Let’s take a look at a recent sexual harassment court case involving teenage employees and then discuss what it means to younger workers.

Manager targeted young female employees

Hillcrest Marshall, a company that owns multiple Dunkin’ Donuts franchises in New York, recently found itself under federal scrutiny.

Several young female employees, including some who were still in their teens, complained to the Equal Employment Opportunity Commission (EEOC) about inappropriate sexual behavior by their manager, Luis Zhanay.

Over a period of several years, Zhanay allegedly made sexual advances toward multiple female workers, including Tiffany Harris.

Harris, who was 18 at the time she began working for the restaurant chain, claims that Zhanay aggressively pursued her, forced himself on her, and assaulted her when she refused his advances.

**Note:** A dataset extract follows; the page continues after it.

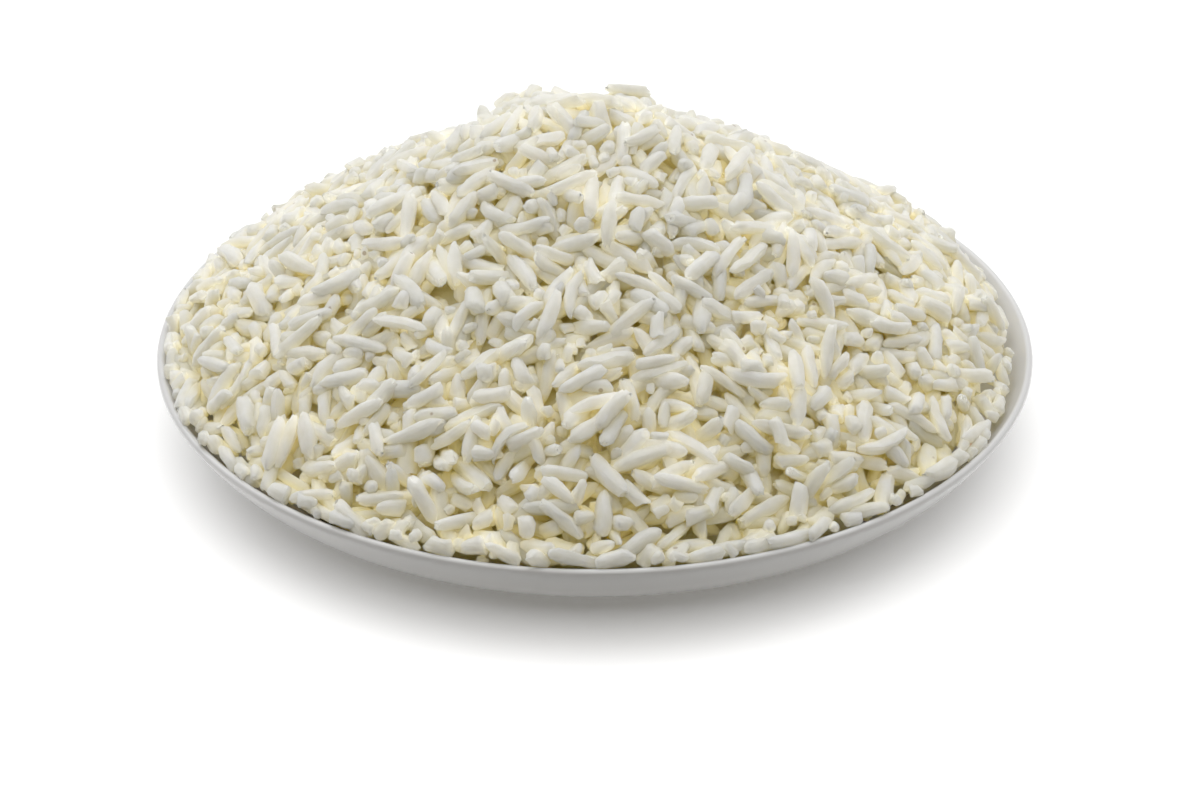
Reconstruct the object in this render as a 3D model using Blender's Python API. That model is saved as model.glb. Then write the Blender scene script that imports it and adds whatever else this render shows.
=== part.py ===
"""White rice heaped on a small round plate.

The plate is one turned piece of glazed porcelain: a shallow coupe with a thin round lip and a foot ring.
The rice is one heap, a rounded cone that fills the plate. Its skin is creased all over into ridges of the
size of a cooked grain, lying every way as the grains do.

The origin is the centre of the foot ring, on the table. +Z is up, and the front is -Y. Lengths are metres.
"""

import math

import bmesh
import bpy
import numpy as np
from mathutils import Vector
from mathutils.geometry import delaunay_2d_cdt

MM = 0.001

# The plate
LIP_RADIUS = 80.0 * MM
LIP_HEIGHT = 18.0 * MM
LIP_THICKNESS = 1.6 * MM
WELL_HEIGHT = 6.2 * MM
UNDERSIDE_HEIGHT = 3.0 * MM
RECESS_HEIGHT = 2.4 * MM
FOOT_OUTER_RADIUS = 50.0 * MM
FOOT_INNER_RADIUS = 46.5 * MM
FOOT_EASE = 0.4 * MM
INNER_LIP_ANGLE = math.radians(52)
OUTER_LIP_ANGLE = math.radians(60)
PLATE_STEPS = 64

# The heap
HEAP_TOP = 61.7 * MM
HEAP_RADIUS = 77.2 * MM
HEAP_FALL = 52.4 * MM
HEAP_ROUNDING = 0.24
SHOULDER = 0.91
EDGE_THICKNESS = 0.8 * MM
PLATE_GAP = 0.3 * MM
PEAK_SHIFT = -1.7 * MM
EDGE_STEPS = 112

# Swellings and dips that keep the heap from being perfectly round: (x, y, height)
LUMP_SIZE = 15.0 * MM
LUMPS = (
    (-48 * MM, 46 * MM, 1.6 * MM),
    (-30 * MM, 44 * MM, -1.2 * MM),
    (-14 * MM, 26 * MM, 1.0 * MM),
    (16 * MM, 24 * MM, 0.8 * MM),
    (46 * MM, 46 * MM, -1.6 * MM),
    (34 * MM, -22 * MM, 1.0 * MM),
    (-26 * MM, -30 * MM, -1.0 * MM),
    (4 * MM, -52 * MM, 0.9 * MM),
    (-50 * MM, -12 * MM, 0.8 * MM),
)

# The grains that crease its skin: (longest length, shortest length, tries), the largest first
GRAIN_SIZES = (
    (10.6 * MM, 8.8 * MM, 5200),
    (8.8 * MM, 6.8 * MM, 5200),
    (6.2 * MM, 3.6 * MM, 6500),
)
GRAIN_SPACING = 2.55 * MM
CREST_RISE = 1.15 * MM
TIP_RISE = 0.1 * MM
HOLLOW_DEPTH = 1.15 * MM
SHOULDER_SHARE = 0.56
GRAIN_LIFT = 0.45 * MM
GRAIN_SLANT = 0.14
HOLLOW_SPACING = 2.5 * MM
HOLLOW_CLEARANCE = 0.95 * MM
HOLLOW_GRID = 0.7 * MM
EDGE_MARGIN = 1.5 * MM
SEED = 11


def clear_scene():
    for obj in list(bpy.data.objects):
        bpy.data.objects.remove(obj)


def material(name, colour, roughness):
    made = bpy.data.materials.new(name)
    made.use_nodes = True
    shader = made.node_tree.nodes["Principled BSDF"]
    shader.inputs["Base Color"].default_value = (*colour, 1)
    shader.inputs["Roughness"].default_value = roughness
    shader.inputs["Metallic"].default_value = 0
    return made


def add_object(name, mesh, finish):
    mesh.materials.append(finish)
    obj = bpy.data.objects.new(name, mesh)
    bpy.context.scene.collection.objects.link(obj)
    return obj


def lip_point(angle):
    """A point of the lip's round edge, at an angle above level, as (radius, height)."""
    half = LIP_THICKNESS / 2
    return LIP_RADIUS - half + half * math.cos(angle), LIP_HEIGHT - half + half * math.sin(angle)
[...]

According to the EEOC’s lawsuit, Zhanay repeatedly asked Harris out on dates. She ignored his initial requests. However, he became more insistent and bragged of having the authority to discipline employees who didn’t follow his orders. Harris says that she felt pressured to accept Zhanay’s invitations, but brought along another coworker so she didn’t have to be alone with him.

During the outings, the women state that Zhanay aggressively propositioned them, and Harris claims that he attempted to rip off her shirt.

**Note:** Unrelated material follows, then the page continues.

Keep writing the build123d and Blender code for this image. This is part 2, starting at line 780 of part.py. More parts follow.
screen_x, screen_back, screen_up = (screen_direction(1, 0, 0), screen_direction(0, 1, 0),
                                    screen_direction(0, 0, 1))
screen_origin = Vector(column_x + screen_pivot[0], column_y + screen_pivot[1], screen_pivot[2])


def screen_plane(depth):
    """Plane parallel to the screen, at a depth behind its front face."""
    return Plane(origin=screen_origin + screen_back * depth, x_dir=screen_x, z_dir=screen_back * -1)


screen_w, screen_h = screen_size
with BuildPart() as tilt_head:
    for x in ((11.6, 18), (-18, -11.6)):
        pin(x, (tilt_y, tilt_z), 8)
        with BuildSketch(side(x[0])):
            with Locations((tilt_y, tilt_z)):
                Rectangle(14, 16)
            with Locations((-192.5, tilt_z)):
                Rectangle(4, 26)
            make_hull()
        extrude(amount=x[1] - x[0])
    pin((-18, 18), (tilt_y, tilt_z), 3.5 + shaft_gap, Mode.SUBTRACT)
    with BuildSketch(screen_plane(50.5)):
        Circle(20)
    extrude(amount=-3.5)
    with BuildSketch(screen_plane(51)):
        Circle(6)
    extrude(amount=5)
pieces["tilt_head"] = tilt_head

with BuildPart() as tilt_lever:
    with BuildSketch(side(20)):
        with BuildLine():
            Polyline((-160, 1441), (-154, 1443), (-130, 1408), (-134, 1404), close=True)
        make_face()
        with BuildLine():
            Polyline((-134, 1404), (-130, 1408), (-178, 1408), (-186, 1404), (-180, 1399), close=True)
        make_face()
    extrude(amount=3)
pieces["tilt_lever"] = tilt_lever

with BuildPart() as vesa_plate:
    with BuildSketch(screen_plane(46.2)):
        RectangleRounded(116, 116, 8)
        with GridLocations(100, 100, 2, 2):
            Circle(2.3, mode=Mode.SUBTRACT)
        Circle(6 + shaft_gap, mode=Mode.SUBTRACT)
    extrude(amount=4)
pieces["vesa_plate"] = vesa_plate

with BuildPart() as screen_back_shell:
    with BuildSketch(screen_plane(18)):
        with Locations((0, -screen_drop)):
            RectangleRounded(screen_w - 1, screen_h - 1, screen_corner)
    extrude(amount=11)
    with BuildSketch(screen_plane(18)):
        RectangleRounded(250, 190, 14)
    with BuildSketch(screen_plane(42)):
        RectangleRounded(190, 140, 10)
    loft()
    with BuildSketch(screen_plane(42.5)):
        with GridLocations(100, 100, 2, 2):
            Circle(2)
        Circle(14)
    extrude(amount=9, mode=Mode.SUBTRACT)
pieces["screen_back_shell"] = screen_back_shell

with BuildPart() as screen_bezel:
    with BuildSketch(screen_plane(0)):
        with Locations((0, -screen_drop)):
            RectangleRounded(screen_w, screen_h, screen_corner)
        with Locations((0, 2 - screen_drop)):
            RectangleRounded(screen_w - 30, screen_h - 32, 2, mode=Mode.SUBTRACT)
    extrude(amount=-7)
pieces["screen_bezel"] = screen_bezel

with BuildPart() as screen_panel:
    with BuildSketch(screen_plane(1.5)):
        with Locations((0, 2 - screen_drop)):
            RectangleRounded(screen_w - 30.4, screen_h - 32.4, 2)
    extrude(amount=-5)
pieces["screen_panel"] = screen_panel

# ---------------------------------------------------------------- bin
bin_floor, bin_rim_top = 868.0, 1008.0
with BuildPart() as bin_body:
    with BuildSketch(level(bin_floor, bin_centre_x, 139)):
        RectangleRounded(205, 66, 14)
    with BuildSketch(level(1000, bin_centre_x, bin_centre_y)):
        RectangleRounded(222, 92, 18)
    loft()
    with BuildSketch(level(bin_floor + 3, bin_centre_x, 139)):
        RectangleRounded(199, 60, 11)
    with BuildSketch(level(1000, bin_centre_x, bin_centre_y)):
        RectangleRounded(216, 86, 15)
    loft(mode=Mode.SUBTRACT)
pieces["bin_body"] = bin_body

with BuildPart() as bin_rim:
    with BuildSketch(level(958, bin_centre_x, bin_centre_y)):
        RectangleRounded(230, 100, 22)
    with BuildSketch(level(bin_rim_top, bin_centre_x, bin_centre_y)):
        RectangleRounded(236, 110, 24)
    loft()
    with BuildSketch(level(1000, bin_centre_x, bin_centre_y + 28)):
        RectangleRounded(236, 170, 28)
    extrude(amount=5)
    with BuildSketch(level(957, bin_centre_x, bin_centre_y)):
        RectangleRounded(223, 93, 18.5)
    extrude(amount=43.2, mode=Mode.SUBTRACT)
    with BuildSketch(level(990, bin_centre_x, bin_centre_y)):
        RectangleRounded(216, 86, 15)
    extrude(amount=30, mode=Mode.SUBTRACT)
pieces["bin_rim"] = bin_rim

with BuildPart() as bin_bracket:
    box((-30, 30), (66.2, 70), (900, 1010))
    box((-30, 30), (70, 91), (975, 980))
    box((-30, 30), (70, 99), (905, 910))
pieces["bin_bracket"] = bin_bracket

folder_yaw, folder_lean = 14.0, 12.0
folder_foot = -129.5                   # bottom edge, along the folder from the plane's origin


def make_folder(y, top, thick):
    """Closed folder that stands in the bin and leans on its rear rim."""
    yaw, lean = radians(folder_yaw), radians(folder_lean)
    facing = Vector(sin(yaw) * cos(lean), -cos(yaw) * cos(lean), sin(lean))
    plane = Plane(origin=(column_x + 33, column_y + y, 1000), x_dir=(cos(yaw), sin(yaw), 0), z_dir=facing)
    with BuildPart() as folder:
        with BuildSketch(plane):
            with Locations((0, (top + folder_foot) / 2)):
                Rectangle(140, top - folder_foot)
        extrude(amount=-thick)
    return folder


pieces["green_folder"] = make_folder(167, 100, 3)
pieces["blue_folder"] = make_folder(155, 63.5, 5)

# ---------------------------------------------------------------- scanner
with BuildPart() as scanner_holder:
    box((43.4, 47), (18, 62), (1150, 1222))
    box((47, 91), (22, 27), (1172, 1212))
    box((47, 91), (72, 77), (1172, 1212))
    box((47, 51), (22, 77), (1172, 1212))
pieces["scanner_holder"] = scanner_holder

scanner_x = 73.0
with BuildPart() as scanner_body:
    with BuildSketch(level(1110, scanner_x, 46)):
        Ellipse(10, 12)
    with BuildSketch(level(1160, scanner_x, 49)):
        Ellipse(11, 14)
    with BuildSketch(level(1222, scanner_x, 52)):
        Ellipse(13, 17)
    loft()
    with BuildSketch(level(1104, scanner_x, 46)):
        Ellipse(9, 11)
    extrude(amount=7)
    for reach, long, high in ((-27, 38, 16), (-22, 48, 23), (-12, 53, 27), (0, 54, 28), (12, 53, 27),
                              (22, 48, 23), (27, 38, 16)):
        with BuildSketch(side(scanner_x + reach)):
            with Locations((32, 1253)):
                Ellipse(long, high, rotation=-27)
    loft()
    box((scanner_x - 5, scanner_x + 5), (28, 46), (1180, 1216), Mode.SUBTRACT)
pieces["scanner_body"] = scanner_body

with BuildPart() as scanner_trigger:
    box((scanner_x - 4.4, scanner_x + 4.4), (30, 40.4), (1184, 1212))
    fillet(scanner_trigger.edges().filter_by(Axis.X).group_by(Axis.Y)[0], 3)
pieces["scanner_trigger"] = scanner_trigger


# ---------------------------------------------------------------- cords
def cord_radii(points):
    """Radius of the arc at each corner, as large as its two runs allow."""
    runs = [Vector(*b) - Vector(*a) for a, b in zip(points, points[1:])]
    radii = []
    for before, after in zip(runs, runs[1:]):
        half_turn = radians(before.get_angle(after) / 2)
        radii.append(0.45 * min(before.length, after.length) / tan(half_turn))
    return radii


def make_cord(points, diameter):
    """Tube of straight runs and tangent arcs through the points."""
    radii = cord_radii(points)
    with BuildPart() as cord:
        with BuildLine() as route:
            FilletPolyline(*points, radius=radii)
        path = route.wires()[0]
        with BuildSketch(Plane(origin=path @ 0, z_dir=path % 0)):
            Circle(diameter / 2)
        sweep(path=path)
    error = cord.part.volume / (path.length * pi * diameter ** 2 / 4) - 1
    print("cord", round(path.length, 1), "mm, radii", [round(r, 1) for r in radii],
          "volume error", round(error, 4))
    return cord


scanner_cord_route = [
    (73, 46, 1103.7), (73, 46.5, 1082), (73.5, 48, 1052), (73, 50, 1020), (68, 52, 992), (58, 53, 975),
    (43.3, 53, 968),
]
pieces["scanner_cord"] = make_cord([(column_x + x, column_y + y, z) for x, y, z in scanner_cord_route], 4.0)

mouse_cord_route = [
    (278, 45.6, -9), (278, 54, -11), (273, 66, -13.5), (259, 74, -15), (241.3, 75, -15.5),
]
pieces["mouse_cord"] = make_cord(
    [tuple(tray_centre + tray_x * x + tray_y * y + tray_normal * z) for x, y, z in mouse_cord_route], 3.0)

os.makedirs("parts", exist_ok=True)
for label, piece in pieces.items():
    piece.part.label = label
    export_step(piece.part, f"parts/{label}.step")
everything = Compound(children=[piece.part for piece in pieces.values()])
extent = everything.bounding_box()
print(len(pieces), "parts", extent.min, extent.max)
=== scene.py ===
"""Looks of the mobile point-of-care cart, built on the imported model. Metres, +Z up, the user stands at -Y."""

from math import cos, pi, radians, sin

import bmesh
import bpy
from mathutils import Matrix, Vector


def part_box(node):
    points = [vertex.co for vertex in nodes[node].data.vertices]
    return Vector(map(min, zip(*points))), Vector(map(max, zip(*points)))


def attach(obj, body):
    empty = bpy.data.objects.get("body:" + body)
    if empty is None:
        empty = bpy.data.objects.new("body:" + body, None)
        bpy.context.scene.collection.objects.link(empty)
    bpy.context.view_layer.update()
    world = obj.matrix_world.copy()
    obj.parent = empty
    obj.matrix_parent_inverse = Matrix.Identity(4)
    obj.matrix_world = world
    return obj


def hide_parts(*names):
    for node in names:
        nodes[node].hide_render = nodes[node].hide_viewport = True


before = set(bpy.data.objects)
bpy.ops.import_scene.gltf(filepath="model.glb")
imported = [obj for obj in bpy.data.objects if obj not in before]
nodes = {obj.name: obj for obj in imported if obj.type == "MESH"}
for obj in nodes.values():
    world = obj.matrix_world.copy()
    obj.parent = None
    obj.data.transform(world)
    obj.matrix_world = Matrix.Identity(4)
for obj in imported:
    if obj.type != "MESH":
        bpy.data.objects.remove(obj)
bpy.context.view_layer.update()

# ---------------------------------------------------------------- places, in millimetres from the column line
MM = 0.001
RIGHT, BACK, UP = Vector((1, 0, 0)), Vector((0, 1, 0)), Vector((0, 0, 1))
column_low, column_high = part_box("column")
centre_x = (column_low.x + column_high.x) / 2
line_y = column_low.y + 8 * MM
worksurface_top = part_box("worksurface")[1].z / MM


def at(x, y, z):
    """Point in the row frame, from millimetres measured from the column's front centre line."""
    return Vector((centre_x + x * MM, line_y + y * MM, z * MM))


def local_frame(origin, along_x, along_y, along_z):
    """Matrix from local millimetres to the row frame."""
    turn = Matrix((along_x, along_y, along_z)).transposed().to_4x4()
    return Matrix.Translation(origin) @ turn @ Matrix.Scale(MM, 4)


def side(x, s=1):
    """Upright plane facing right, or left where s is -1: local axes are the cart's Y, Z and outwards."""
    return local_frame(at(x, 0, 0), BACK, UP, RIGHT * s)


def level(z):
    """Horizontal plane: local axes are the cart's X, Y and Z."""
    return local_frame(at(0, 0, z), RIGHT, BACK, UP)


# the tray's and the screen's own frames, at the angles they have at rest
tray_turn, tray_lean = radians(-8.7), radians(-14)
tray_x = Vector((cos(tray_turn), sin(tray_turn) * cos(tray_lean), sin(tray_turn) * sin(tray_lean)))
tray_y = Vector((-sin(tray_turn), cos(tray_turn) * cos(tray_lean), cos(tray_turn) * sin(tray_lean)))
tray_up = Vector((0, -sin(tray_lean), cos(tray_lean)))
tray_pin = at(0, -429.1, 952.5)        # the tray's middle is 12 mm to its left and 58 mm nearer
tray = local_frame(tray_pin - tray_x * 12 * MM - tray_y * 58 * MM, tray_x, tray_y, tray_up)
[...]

Following that incident, Zhanay repeatedly ordered Harris to count inventory in the store basement. He would then follow her downstairs and attempt to force himself on her.

Harris says that Zhanay also showed her nude photos of another female employee, who was supposedly romantically involved with an upper level manager.

After Harris told Zhanay that she would no longer tolerate his advances, she says that he became violent. He alleged screamed at her, pushed her, and hit her.

Harris filed a police report. She also contacted the franchise owners, who directed her to file a complaint with a manager – unfortunately, that happened to be the manager who was allegedly responsible for the nude photos of Harris’s coworker. The manager listened to Harris’s complaint but stated that he did not believe her. He ended the conversation by telling Harris that she was terminated.

Harris and several other coworkers complained to the EEOC. The agency sued on the women’s behalf.

Rather than have to defend the manager’s conduct in front a jury, the company decided to settle the lawsuit. It must pay the women $150,000. It also had to agree to fire Zhanay.

(For more information, see EEOC v. Hillcrest Marshall.)

Don’t be silent if you’re uncomfortable

If you’re a teen worker, it’s important to be aware that sexual harassment doesn’t just refer to bodily contact. For example, attempts to draw you into conversation about sexually charged topics, comments about your appearance, or being asked to view pornography may be considered harassment in certain circumstances.

The bottom line: If you feel uncomfortable, it’s best to speak up.

As in the case above, situations that aren’t addressed are more likely to escalate. If your employer fails to address the situation, it’s a good idea to speak to an attorney so that you can have a better understanding of your rights.